After months of training at armorer school, gunner school, and transition training, he boarded a merchant ship out of Fort Dix, NJ, bound for Liverpool, England. There, he reported to the 351st Bomb Group, and within a week, was flying his first combat mission as a tail gunner aboard a B-17. Over the next nine months, Harry flew a total of 35 missions, mainly targeting oil refineries and production facilities in Germany. He remembered “flying through flak so thick that you could hardly see the sun”, in an area known as Flak Alley. He said that he would rather face enemy fighters rather than flak, because he could at least see the fighters and shoot back. He also quickly learned to take his middle name off his dog tags, due to having the German middle name of Frazier. Harry recalled that they knew they were going on a combat mission if they were served a fresh egg, the only time that they would get them.

Harry said a few missions stood out in his mind. On one mission, flak hit their fuel tank, leaving a hole big enough to stick your head in, yet didn’t explode. Fortunately, none of them knew it until after they landed. On another mission, flak hit his clothing bag, curling a coin that was in his pocket. He also remembered the German fighter that flew vertically up through the middle of their formation. Harry shot the Luftwaffe aircraft in the belly as it passed, before another gunner scored hits on the cockpit. On his very last mission, they developed engine trouble, and barely made it back while spewing oil. He was luckier than his brother, also an aerial gunner, who was shot down, though he managed to jump successfully after crossing the English Channel. Through all of this, Harry said that he never thought of dying or retirement, only of doing his job on that mission.

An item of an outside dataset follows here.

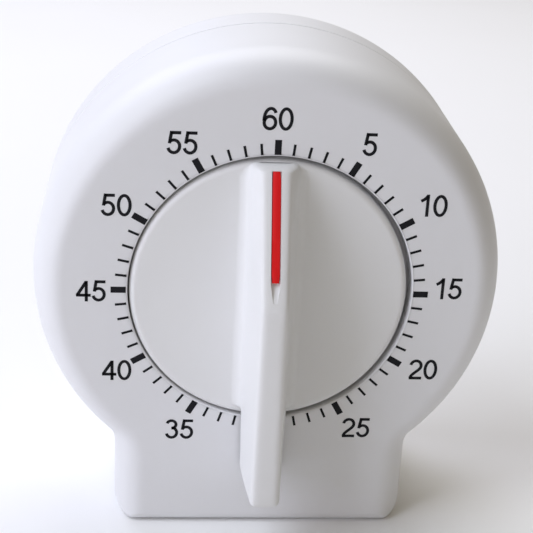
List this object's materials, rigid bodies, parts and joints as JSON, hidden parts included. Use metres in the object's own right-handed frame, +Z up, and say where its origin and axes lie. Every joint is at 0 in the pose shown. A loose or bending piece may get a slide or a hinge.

Harry regretted that most of his pictures had been lost over the years, joking that “they got away from me, just like most of the girls”. He says that he keeps in touch with other surviving crew members through the 351st Bomb Group Association, though there are few left.

During his 27 months in the military, Harry reached the rank of Staff Sergeant (E-6), while earning three Bronze Battle Stars, and the Air Medal with five Oak Leaf Clusters. Following his discharge, he returned to his home in western PA, where he still lives an active life, near his family.